The standard line on gentrification is that it tends to displace long-term residents of neighborhoods like North Church Hill. As real estate values rise, rent and property taxes follow suit, making it increasingly more difficult for lower income residents to stay. I experienced this first hand when a neighbor told me in 2006 that her rent had risen significantly since my family had moved in. There is a real danger that when gentrification occurs, the accompanying amoral market forces act without reference to the interests of existing populations and institutions, and the historic core of a neighborhood can be eviscerated.

However, a recent study examining the effects of rapid gentrification in urban neighborhoods all over the country found some different results than expected. Sometimes, it seems, the good of gentrification can outweigh the bad. Dr. Lance Freeman, the conductor of the study, set out to quantify how much displacement was occurring in gentrifying neighborhoods like Harlem, and to his surprise he found that low income residents in neighborhoods classified as gentrifying were moving less frequently.

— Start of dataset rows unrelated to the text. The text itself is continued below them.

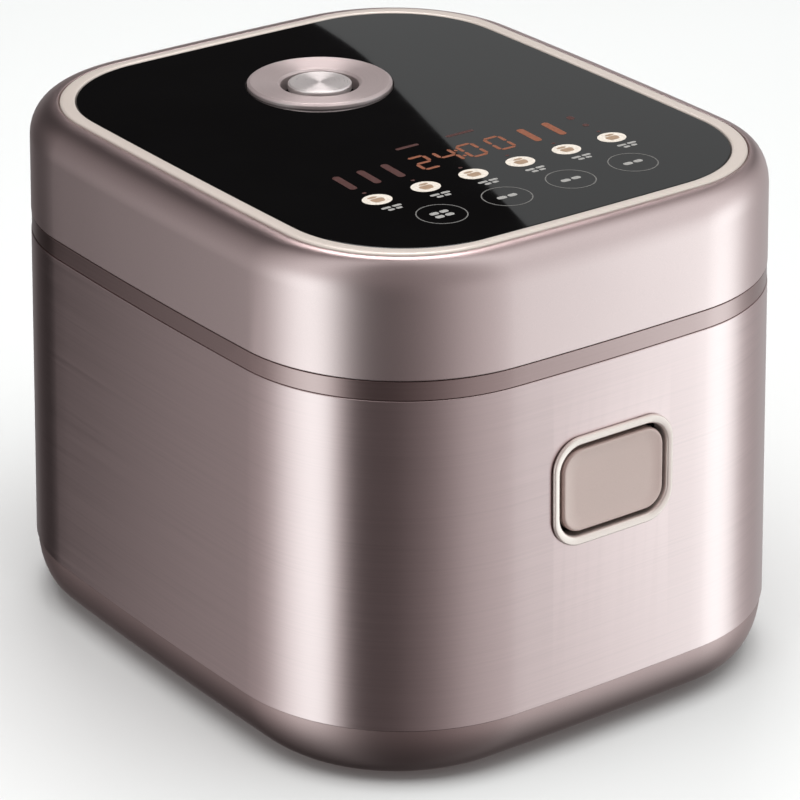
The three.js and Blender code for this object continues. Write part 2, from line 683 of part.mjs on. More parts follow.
place(lid, "lid_shell", lidShell(), satinRose);
place(lid, "rim_trim", rimTrim(), champagne);
place(lid, "glass_panel", glassPanel(), blackGlass);
place(lid, "lid_liner", lidLiner(), whitePlastic);
place(lid, "lid_catch", lidCatch(), steel);
place(lid, "inner_lid_plate", innerLidPlate(), aluminium, [0, POT_Y, 0]);
place(lid, "inner_lid_gasket", innerLidGasket(), silicone, [0, POT_Y, 0]);
place(lid, "inner_lid_clip", box([-9, -99, 176.6], [9, -94, 179.3]), silicone);
place(lid, "steam_seal", tube(10.6, 14, 181.5, 183.1, 24), silicone, [0, VENT_Y, 0]);
place(lid, "display_board", box([-70, -45, 0], [70, 45, 1.6]), circuit, [0, BOARD_Y, BOARD_Z]);
place(lid, "led_display", box([-32, -14, 1.9], [32, 14, 6.9]), blackPlastic, [0, -49, BOARD_Z]);
place(lid, "touch_strip", box([-62, -12, 1.9], [62, 12, 6.9]), rubber, [0, -97.4, BOARD_Z]);
LID_SCREW_PLACES.forEach(([x, y], index) => {
  place(lid, `lid_screw_${index + 1}`, screw(3.2, 1.5, 16), steel, [x, y, 180.8]);
});

// ---- Steam vent, which lifts out of its well ----

const ventRing = () =>
  turned([
    [17, -5.8], [WELL_RADIUS - 2, -5.8], [WELL_RADIUS - 2, -2.8], [VENT_RADIUS, -2.8], [VENT_RADIUS, 1.1],
    [VENT_RADIUS - 1.2, 2], [18, 0.8], [17, 0],
  ]);

function ventCup() {
  const floor = -38.2;
  const wall = turned([
    [4, floor], [WELL_RADIUS - 0.5, floor], [WELL_RADIUS - 0.5, -6.2], [WELL_RADIUS - 2, -6.2],
    [WELL_RADIUS - 2, floor + 2], [4, floor + 2],
  ]);
  const bridge = [0, 60, 120].map((degrees) =>
    box([-WELL_RADIUS + 1, -1.5, -15.2], [WELL_RADIUS - 1, 1.5, -12.2]).rotate([0, 0, degrees]),
  );
  return join(wall, ...bridge);
}

const ventDisc = () =>
  turned([
    [0, -11.9], [3.4, -11.9], [3.4, -2.6], [DISC_RADIUS - 0.8, -2.6], [DISC_RADIUS, -1.8],
    [DISC_RADIUS, 0.5], [DISC_RADIUS - 0.8, 1.2], [0, 1.2],
  ], 24);

const ventFloat = () =>
  turned([
    [0, -40.4], [3.2, -40.4], [3.2, -35.9], [8, -35.9], [8, -34.2], [5.5, -30.8], [0, -29.8],
  ], 24);

place(vent, "vent_ring", ventRing(), champagne);
place(vent, "vent_cup", ventCup(), blackPlastic);
place(vent, "vent_disc", ventDisc(), champagne);
place(vent, "vent_float", ventFloat(), silicone);

// The frame's origin is the middle of the whole cooker's footprint, hinge included.
const frontReach = -frontAt(SHELL_BOTTOM);
const rearReach = HINGE_Y + EAR_RADIUS;
cooker.position.y = (frontReach - rearReach) / 2;

export default cooker;
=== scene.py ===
"""The looks of an induction rice cooker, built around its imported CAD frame.

Lengths are in millimetres until a mesh is made, and each mesh is made in metres, in the row frame.
Azimuths turn from the front (-Y) towards the right (+X), in degrees.
"""

from math import acos, atan, atan2, copysign, cos, hypot, pi, radians, sin, sqrt, tan

import bmesh
import bpy
import numpy as np
from mathutils import Matrix, Vector


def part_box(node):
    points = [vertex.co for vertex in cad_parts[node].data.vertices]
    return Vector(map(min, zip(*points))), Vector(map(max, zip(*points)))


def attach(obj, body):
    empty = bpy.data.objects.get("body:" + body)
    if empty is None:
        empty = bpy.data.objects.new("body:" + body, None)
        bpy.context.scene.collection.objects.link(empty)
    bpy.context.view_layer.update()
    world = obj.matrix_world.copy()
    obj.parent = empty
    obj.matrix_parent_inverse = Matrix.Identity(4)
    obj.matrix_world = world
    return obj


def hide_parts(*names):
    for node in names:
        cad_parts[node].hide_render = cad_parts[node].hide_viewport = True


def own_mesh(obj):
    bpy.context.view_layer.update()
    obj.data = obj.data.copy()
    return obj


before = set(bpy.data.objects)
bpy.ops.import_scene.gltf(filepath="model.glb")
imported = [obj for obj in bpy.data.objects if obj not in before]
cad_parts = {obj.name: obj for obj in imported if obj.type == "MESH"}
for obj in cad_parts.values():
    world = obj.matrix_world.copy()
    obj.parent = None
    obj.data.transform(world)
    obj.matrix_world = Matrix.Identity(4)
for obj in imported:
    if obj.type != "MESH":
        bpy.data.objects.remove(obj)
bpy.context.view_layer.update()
MM = 0.001


# ---------------------------------------------------------------- places taken from the frame

def low(node):
    return np.array(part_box(node)[0]) / MM


def high(node):
    return np.array(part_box(node)[1]) / MM


def middle(node):
    return (low(node) + high(node)) / 2


def span(node):
    return high(node) - low(node)


def extent(node, axis):
    return low(node)[axis], high(node)[axis]


BODY_Y = middle("outer_shell")[1]  # the body's own middle, a little forward of the frame's origin
LID_BOTTOM = low("lid_shell")[2]
FLARE = 3.6 / 152.5  # how much each side of the body moves out for each millimetre down


def plan(width, depth, corner, bow):
    return np.array([width, depth, corner, bow], float)


def inset(of, by):
    return of - np.array([2 * by, 2 * by, by, 0])


OUTLINE = plan(250, 296.8, 77.6, 4.65)  # the body's plan where the lid meets it


def plan_at(z, by=0.0):
    """The flared body's plan at a height, moved inwards by a distance."""
    return inset(OUTLINE, by - FLARE * (LID_BOTTOM - z))


def front_at(z):
    return BODY_Y - plan_at(z)[1] / 2


def back_at(z):
    return BODY_Y + plan_at(z)[1] / 2


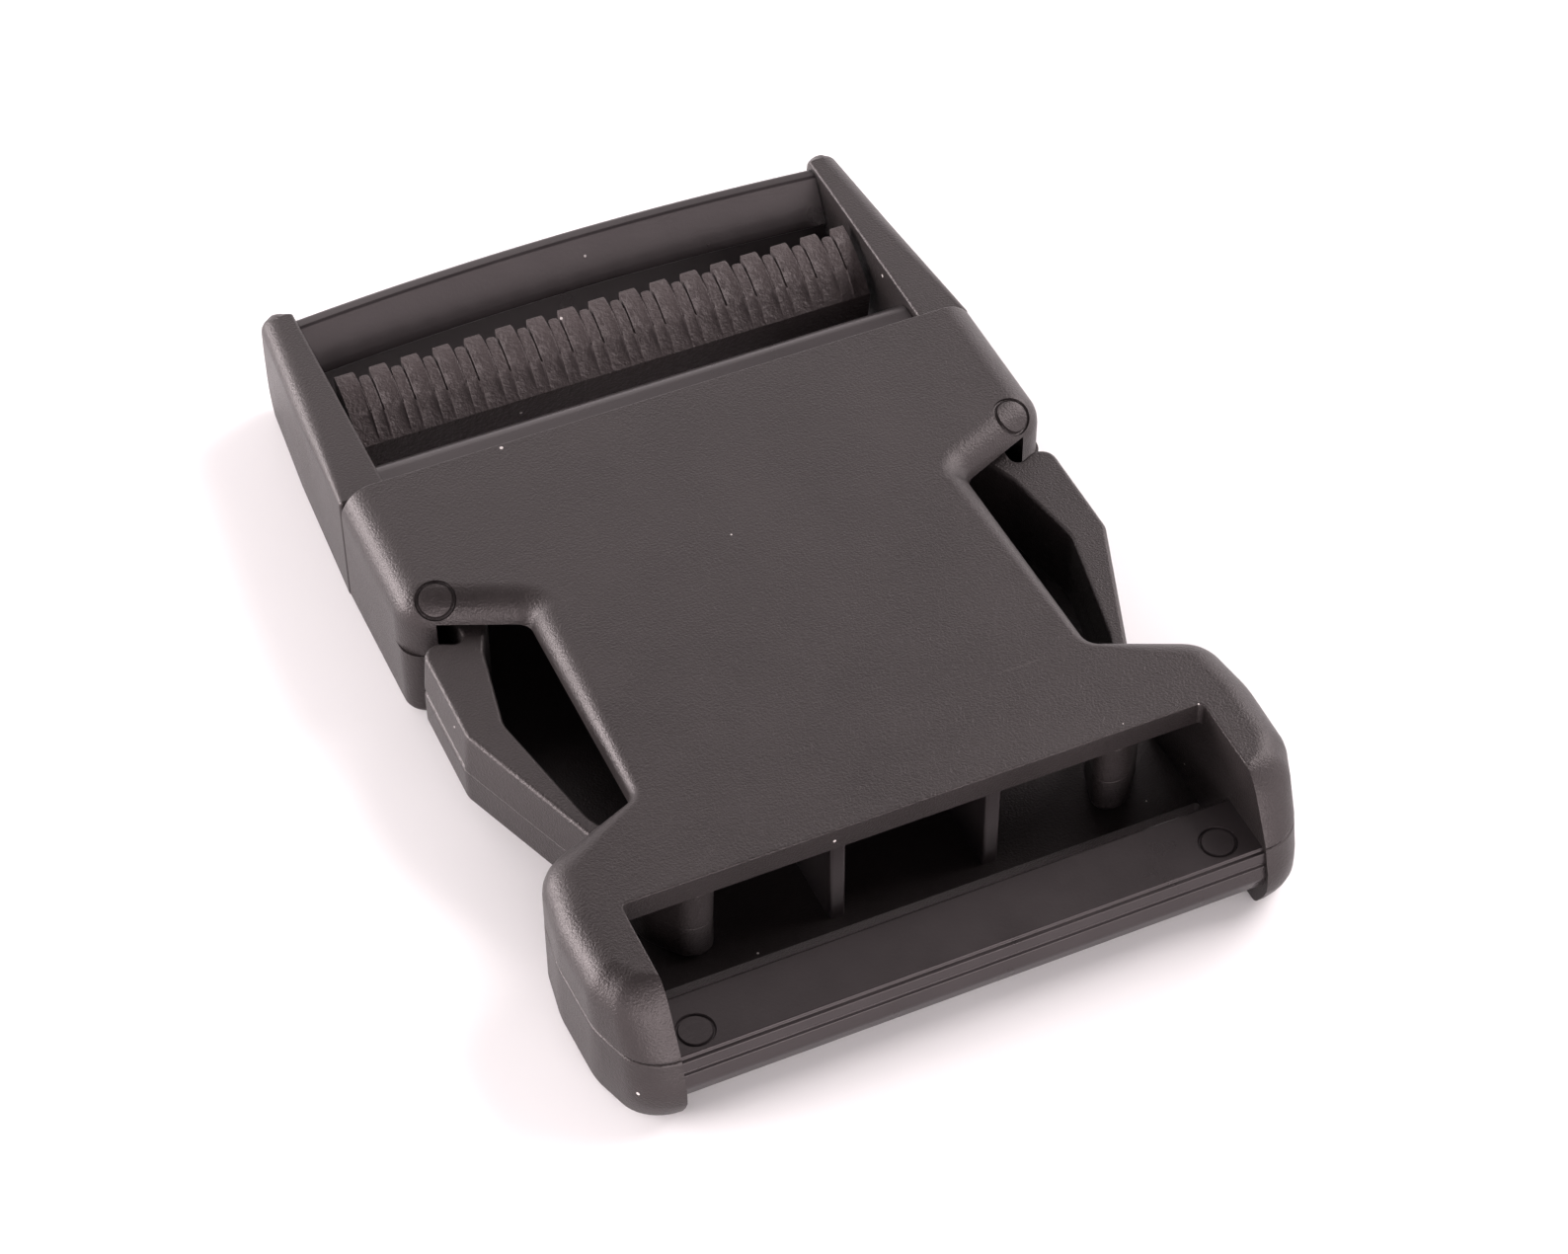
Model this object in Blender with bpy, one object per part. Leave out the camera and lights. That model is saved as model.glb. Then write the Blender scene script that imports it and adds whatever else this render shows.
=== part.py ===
"""Side-release strap buckle for 50 mm webbing, latched.

The socket takes the plug from +Y. Its webbing loops round a fixed bar at -Y. The plug ends in an
adjuster, where the webbing runs over a toothed bar and round a plain bar. Two sprung arms on the plug
catch behind the walls of the socket's mouth until their pads are pressed together.
Lengths are in metres. Every outline is drawn from the mouth plane, y = 0, on the table, z = 0.
"""
import math

import bmesh
import bpy
from mathutils import Vector

# ---- driving dimensions ----
WEBBING_GAP = 0.0512          # clear width for the webbing at both ends
SOCKET_HALF_WIDTH = 0.0302    # mouth ring
END_HALF_WIDTH = 0.0309       # wide webbing end of the socket
SOCKET_HEIGHT = 0.01326
SOCKET_LENGTH = 0.0645        # mouth plane to the webbing end
PLUG_LENGTH = 0.0273          # mouth plane to the plug's far end
PARTING_HEIGHT = 0.0072       # where the two halves of the mould met
JOINT_GAP = 0.0003            # left between members that touch

FLOOR = 0.0020                # thickness of the lower plate
ROOF = 0.0110                 # underside of the upper plate
MOUTH_INNER_HALF = 0.0275
EDGE_ROLL = 0.0020            # radius of the upper plate's outer edges
WAIST_HALF = 0.0204           # upper plate between the finger notches
NOTCH_REAR_Y = -0.0420
WINDOW_Y = -0.0520            # rear edge of the strap window in the upper plate
LOWER_WINDOW_Y = -0.0530      # and in the lower plate
CATCH_SLOPE = 0.4388          # the mouth ring's rear edge runs back as it nears the middle
CATCH_OUTER_Y = -0.0149

ARM_PIVOT = (0.0242, -0.0023)
ARM_ROOT_RADIUS = 0.0016
ARM_LOW = 0.0023
ARM_HIGH = 0.0102
PAD_HALF = 0.0298             # outer face of the finger pads, at their parting line
PAD_BEND_Y = -0.0280
ARM_TIP_Y = -0.0517
CATCH_PLAY = 0.0014           # how far the pads stand behind the mouth ring

CROSSBAR_NOSE = 0.0059
CROSSBAR_TOP = ROOF - JOINT_GAP

RAIL_TOP = 0.0116
RAIL_OUTER = 0.0302
TOOTH_PITCH = 0.00303
TOOTH_COUNT = 17
FIRST_TOOTH_X = -0.0240

RIB_X = 0.0069
RIB_THICKNESS = 0.0014
TONGUE_HALF = 0.0032

MOUTH_Y = (SOCKET_LENGTH - PLUG_LENGTH) / 2   # puts the origin midway along the buckle
WEBBING_HALF = WEBBING_GAP / 2
ARC_STEPS = 5
SAME_PLACE = 1e-6             # points nearer than this are one point
BEYOND = 0.004                # how far a cutter runs past the face it opens
PROUD = 0.0005                # how far a plan outline runs past the side profile that trims it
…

The study found that low-income residents were no more likely to move out of their homes when a neighborhood gentrified than when it doesn’t. Gentrification certainly can push out longer term residents, but it can also create fresh environments in neighborhoods that help encourage people to stay. But this occurs especially if – and this is really the key finding in my mind – the neighborhood is generating and improving community assets that benefit everyone, especially parks, safer streets, better schools and critically, job opportunities for middle and low income residents.

So here is my appeal to my fellow North Church Hillians. I am not hating on the recent new developments in our community. After all, I have helped to precipitate them. I love my Proper Pie, WPA in the morning warms my soul, and the D&C perfect egg is indeed perfect.

But let’s together work to ensure that the recent surge of interest and investment in North Church Hill does not just benefit new residents, but generates life and opportunities for all residents of Church Hill, especially the most vulnerable ones. There’s a couple things we might do.

First, let’s listen deeply to people who have been here a long time before us and learn from them. There are so many rich and beautiful assets in this neighborhood that have been here way before any new restaurant ever came on the scene. Second, let’s get involved with organizations that work for the benefit of all the residents of the East End. Ones like Urban Hope, which gets folks into homes as renters or owners at affordable rates. Volunteer with CHAT, which among other activities generates jobs and skills for youth in our community. Join the effort to implement the first IB Primary Years program in Richmond city at our very own Chimborazo Elementary School. Or help brainstorm about new businesses that can create jobs for the exceedingly high number of unemployed people in our community, few of whom have accessibility to fair waged jobs.

In Jeremiah 29:7 God calls his people to “seek the peace and prosperity of the city to which He has called you.” For those of us called to North Church Hill, that means seeking the flourishing of our neighborhood for everyone, not just those of us who like a good cappuccino. Maybe, just maybe, North Church Hill can become a place of peace and prosperity for everyone within its borders.